> Listing
● ● ● ●
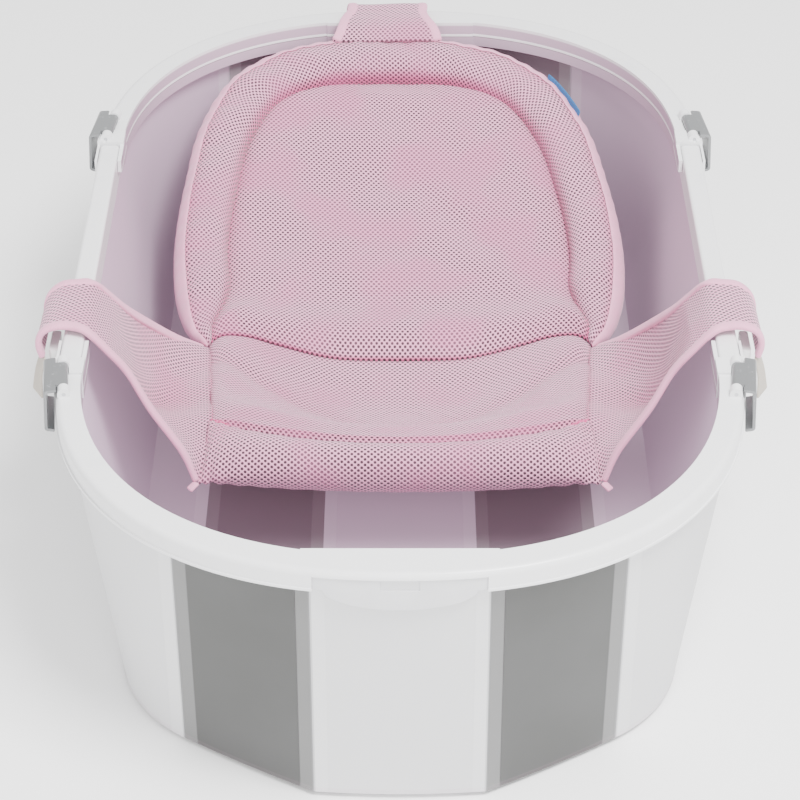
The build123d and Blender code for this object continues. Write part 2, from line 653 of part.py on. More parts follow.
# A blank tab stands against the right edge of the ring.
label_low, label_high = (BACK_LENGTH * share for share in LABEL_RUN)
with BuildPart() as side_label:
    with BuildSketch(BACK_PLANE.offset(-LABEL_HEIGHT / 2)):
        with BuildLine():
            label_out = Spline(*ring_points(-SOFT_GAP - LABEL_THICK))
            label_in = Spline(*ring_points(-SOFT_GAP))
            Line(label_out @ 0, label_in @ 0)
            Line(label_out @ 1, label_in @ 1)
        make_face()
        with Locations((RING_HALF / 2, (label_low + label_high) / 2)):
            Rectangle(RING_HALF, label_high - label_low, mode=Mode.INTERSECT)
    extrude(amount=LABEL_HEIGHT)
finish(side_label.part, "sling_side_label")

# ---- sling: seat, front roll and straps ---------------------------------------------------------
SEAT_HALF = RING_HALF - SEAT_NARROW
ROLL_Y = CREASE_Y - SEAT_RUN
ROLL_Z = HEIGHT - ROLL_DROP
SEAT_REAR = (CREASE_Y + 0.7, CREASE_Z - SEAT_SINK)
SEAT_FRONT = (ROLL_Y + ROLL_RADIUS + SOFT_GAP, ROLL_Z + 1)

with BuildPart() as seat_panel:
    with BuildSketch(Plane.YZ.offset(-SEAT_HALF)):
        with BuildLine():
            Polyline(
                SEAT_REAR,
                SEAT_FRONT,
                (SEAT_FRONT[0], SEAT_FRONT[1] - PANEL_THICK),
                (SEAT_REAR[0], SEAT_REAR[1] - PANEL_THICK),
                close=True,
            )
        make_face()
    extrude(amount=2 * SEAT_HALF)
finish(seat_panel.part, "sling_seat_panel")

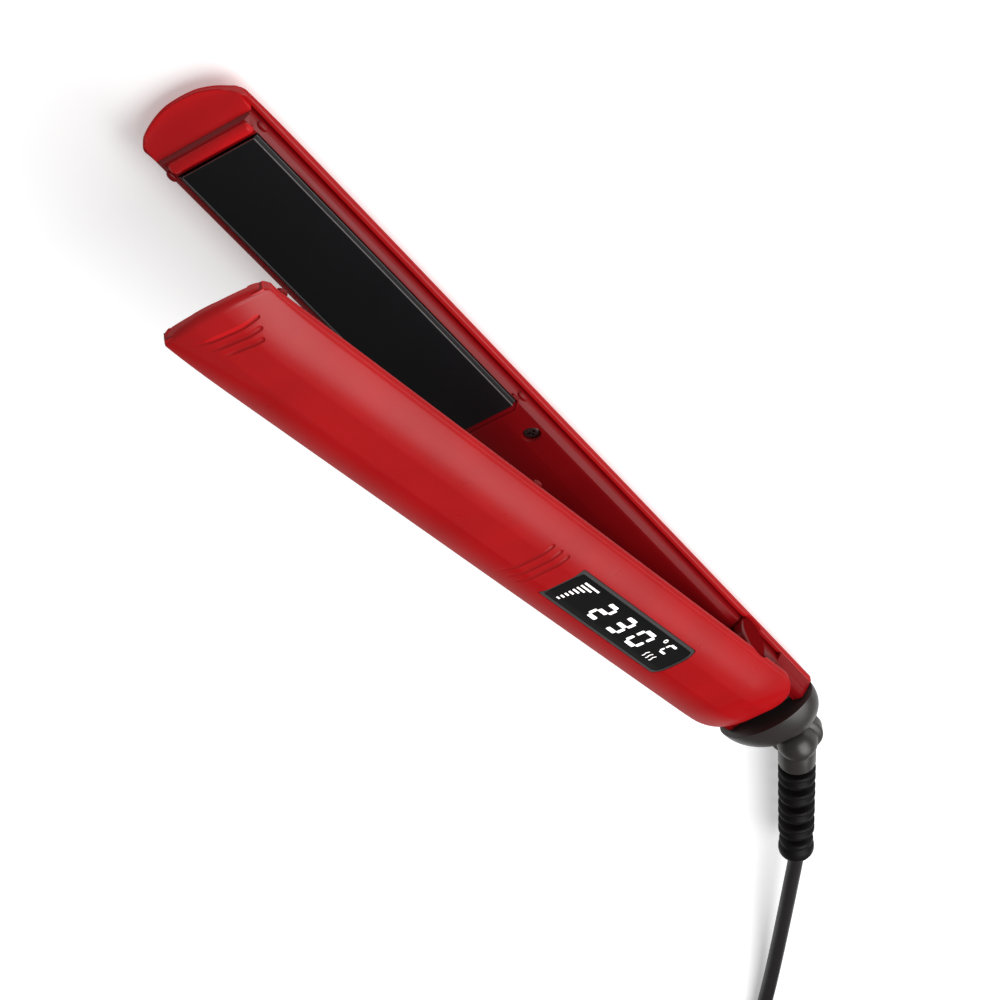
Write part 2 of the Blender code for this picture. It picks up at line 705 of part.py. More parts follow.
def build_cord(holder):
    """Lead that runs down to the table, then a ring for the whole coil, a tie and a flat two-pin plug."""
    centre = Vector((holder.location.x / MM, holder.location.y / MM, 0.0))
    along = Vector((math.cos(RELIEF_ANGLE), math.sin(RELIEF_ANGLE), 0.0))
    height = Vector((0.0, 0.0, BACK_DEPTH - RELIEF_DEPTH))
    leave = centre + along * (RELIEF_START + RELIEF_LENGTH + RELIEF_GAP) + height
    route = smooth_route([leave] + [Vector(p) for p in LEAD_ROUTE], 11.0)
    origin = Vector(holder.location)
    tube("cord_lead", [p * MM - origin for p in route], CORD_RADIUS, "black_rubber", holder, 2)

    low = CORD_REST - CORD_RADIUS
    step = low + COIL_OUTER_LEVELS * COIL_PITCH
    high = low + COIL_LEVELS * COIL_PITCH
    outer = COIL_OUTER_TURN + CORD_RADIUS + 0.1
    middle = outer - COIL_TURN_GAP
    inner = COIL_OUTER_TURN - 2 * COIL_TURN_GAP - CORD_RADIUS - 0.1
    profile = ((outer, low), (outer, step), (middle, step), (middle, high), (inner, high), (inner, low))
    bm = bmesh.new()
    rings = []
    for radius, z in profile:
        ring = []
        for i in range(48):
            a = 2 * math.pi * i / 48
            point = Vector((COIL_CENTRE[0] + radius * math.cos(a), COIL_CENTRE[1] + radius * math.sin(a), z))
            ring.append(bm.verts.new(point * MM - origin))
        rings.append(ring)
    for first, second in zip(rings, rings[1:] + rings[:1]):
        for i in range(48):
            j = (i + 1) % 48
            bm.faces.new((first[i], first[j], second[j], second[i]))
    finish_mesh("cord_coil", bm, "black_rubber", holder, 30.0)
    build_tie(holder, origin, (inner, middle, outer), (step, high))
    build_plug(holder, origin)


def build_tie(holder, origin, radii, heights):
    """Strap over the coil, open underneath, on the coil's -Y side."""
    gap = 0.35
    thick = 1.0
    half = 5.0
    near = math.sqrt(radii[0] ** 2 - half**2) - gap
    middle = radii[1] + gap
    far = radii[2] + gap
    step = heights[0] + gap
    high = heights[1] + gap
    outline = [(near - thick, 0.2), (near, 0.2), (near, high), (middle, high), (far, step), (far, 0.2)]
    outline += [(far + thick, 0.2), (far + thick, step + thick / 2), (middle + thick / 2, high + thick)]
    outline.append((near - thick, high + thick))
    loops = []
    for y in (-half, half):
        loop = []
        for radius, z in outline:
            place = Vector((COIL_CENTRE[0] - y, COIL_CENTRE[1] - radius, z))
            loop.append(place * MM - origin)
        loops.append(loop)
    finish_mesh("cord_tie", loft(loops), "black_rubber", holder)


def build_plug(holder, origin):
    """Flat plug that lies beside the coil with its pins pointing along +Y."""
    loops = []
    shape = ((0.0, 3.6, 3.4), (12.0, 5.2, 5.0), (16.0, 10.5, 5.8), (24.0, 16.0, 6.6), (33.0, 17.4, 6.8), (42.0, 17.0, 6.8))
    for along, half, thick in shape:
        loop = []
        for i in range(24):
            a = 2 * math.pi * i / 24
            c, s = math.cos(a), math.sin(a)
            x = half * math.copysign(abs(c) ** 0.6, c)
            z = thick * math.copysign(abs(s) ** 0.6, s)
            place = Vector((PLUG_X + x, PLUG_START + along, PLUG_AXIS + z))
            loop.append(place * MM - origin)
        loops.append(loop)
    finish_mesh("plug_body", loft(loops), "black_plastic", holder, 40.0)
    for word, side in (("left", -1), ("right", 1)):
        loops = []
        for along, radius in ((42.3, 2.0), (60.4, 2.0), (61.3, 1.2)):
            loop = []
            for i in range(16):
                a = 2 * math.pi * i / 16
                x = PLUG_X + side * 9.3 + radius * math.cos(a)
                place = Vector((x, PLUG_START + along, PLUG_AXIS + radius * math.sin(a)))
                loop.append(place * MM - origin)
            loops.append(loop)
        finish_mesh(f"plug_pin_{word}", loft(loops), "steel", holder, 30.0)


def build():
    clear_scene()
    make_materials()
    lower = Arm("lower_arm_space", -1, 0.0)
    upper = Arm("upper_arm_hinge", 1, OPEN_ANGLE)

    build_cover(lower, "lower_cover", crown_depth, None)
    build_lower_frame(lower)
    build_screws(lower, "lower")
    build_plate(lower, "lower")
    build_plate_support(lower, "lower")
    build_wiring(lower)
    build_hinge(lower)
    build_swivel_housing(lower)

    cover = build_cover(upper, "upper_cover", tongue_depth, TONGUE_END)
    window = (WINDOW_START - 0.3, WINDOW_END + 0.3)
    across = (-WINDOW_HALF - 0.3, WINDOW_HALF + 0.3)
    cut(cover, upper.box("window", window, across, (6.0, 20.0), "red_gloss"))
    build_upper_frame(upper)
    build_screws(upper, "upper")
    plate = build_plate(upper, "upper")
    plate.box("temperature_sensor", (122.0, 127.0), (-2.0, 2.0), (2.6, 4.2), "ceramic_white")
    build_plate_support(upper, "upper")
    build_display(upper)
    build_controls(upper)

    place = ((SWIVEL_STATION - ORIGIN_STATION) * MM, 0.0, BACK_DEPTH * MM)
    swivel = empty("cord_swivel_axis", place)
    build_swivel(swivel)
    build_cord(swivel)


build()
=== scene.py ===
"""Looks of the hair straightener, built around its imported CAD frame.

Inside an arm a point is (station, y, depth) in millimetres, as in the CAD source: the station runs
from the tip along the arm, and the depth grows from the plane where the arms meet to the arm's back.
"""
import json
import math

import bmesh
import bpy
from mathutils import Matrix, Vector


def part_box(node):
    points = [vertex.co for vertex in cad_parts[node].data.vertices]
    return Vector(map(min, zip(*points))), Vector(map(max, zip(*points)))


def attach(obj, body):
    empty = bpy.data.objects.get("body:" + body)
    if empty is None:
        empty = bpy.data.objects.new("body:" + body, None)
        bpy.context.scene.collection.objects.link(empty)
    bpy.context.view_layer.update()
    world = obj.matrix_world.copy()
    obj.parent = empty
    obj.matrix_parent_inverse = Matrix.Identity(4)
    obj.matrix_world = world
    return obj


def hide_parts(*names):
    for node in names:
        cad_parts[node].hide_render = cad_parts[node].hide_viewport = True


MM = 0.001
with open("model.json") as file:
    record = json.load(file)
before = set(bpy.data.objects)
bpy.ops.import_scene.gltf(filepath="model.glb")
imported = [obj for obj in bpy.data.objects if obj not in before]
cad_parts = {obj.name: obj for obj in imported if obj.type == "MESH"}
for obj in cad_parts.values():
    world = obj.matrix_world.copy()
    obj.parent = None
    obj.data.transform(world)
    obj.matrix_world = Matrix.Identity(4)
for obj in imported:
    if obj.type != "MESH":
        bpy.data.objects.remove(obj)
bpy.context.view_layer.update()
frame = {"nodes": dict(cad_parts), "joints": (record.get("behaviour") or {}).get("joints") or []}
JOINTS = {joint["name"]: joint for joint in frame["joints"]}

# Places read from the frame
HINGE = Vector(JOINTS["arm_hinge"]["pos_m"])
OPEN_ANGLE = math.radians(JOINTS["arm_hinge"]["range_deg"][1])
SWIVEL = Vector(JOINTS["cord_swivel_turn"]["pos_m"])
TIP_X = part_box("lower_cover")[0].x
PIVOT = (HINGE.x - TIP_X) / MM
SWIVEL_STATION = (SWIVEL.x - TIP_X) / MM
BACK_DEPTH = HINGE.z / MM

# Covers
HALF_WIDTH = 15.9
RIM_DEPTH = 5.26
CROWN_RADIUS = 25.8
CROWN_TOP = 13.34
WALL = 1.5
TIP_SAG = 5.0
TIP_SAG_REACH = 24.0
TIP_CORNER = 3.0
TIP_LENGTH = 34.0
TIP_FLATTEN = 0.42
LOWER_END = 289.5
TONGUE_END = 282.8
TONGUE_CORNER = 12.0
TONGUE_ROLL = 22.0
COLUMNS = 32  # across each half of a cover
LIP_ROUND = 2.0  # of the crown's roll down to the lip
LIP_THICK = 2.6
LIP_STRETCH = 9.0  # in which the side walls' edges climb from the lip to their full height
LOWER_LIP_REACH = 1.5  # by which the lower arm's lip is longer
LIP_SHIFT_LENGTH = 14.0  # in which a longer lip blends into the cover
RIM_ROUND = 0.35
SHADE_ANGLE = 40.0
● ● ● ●
> Stated problem
Above is a listing; print exactly its lines from the one with "place = ((SWIVEL_STATION" through the one with "bpy.context.scene.collection.objects.link(empty)", and no other lines.

> Reply
    place = ((SWIVEL_STATION - ORIGIN_STATION) * MM, 0.0, BACK_DEPTH * MM)
    swivel = empty("cord_swivel_axis", place)
    build_swivel(swivel)
    build_cord(swivel)


build()
=== scene.py ===
"""Looks of the hair straightener, built around its imported CAD frame.

Inside an arm a point is (station, y, depth) in millimetres, as in the CAD source: the station runs
from the tip along the arm, and the depth grows from the plane where the arms meet to the arm's back.
"""
import json
import math

import bmesh
import bpy
from mathutils import Matrix, Vector


def part_box(node):
    points = [vertex.co for vertex in cad_parts[node].data.vertices]
    return Vector(map(min, zip(*points))), Vector(map(max, zip(*points)))


def attach(obj, body):
    empty = bpy.data.objects.get("body:" + body)
    if empty is None:
        empty = bpy.data.objects.new("body:" + body, None)
        bpy.context.scene.collection.objects.link(empty)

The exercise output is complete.